The Sonex Electric Airplane is a concept plane which runs on batteries. That’s right, you can recharge it from your wall socket and poodle off as and when you feel the need. Clever eh? Two things. First, there’s no way I’d trust any teeny tiny engine like that to keep me aloft at 5000 feet for any length of time and two, a 24 hour charging cycle for an hour’s flight time? Riiight!
And it’s significant that while there’s a fancy video, there’s no footage of the thing actually working. It just sits there looking pretty. And yellow. Nope, sorry I’m going to stick with terra firmata for the time being. [via The Raw Feed]

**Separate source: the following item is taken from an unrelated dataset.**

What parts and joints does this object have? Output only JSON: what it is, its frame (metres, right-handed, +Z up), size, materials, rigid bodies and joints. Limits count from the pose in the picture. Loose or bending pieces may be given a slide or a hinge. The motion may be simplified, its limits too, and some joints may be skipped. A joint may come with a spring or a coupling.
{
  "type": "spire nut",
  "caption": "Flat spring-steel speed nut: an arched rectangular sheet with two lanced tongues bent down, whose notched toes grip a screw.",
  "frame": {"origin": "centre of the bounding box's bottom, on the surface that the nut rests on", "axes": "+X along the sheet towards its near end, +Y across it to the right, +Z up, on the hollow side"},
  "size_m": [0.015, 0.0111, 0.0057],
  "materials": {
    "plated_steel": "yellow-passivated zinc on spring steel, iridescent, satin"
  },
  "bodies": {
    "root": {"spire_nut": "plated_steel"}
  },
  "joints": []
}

The electric motor is a new idea, but there are well over 100 Sonex aircraft flying around the world. It was designed by Pete Buck, who is a lead engineer at Lockheed Martin’s Skunkworks.
This powerplant is part of their e-flight initiative, a project that is examining ethanol, electricity and increased efficiency in an effort to keep sport flying somewhat affordable in the face of rising fuel costs. After all, if teenagers don’t pick up the sport, there will be a smaller pool of future professional pilots.

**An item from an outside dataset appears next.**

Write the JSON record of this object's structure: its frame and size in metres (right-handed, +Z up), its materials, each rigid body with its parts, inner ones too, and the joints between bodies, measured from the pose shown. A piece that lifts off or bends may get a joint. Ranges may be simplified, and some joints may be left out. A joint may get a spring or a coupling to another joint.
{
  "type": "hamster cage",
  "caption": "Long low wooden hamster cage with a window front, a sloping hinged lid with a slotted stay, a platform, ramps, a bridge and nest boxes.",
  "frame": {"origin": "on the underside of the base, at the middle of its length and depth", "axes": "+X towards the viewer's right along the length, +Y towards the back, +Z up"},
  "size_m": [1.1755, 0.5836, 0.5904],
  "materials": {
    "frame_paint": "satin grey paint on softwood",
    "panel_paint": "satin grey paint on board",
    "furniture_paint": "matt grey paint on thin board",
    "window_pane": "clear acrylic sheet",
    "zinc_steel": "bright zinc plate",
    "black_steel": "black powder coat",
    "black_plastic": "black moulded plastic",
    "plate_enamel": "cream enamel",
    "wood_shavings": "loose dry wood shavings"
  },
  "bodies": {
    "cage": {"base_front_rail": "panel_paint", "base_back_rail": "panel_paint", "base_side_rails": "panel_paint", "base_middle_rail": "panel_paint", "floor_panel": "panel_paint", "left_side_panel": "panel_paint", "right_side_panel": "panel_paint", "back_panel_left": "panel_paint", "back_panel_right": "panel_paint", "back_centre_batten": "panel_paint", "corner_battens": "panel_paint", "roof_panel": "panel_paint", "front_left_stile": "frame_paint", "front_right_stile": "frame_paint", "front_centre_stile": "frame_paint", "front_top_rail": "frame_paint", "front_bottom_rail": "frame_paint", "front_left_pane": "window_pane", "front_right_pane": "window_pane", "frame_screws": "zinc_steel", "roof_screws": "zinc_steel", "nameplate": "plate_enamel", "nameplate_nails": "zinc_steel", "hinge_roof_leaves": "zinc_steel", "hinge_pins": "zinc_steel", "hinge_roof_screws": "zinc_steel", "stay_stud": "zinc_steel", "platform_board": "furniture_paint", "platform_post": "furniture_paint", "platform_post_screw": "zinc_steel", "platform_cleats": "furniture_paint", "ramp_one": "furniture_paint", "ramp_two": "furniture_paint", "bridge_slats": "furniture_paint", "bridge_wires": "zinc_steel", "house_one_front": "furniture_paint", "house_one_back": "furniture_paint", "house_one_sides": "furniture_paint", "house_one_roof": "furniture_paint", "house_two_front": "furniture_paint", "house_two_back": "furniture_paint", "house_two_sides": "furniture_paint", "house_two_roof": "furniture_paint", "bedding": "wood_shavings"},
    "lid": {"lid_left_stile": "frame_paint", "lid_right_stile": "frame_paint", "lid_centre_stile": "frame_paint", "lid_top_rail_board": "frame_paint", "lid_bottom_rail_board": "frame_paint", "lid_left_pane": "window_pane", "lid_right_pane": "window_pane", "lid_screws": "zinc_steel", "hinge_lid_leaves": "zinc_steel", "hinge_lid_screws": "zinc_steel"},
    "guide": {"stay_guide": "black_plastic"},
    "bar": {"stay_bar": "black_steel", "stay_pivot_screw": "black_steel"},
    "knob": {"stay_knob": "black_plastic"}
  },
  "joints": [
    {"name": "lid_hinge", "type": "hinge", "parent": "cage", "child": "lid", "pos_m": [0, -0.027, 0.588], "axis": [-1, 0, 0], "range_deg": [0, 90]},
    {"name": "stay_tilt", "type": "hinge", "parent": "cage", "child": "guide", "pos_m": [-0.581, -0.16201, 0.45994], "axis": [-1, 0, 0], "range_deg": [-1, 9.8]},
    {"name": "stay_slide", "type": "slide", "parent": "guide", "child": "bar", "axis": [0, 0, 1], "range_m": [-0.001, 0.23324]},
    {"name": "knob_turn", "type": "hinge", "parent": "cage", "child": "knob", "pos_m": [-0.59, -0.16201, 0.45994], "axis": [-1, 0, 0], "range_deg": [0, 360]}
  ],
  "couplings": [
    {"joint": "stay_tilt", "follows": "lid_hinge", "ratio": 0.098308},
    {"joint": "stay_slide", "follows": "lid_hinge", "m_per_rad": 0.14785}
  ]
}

Serious stuff by a serious company.
I fly electric R/C planes (3 to 6 foot wingspan, up to 1/2 hp motors pulling 50amps), so this is just a natural extention of what I do. For many private pilots that just want to go up for a half-an-hour on the weekends to putt around, electrics will eventually be VERY practical and MUCH cheaper than current planes.
(However right now we are having some fun problems with lithium batterys catching fire and exploding, so I’d leave this type of manned plane to the experimental boys for a while….)
you'd be a fool or an oil company representative to disbelieve in this type of technology.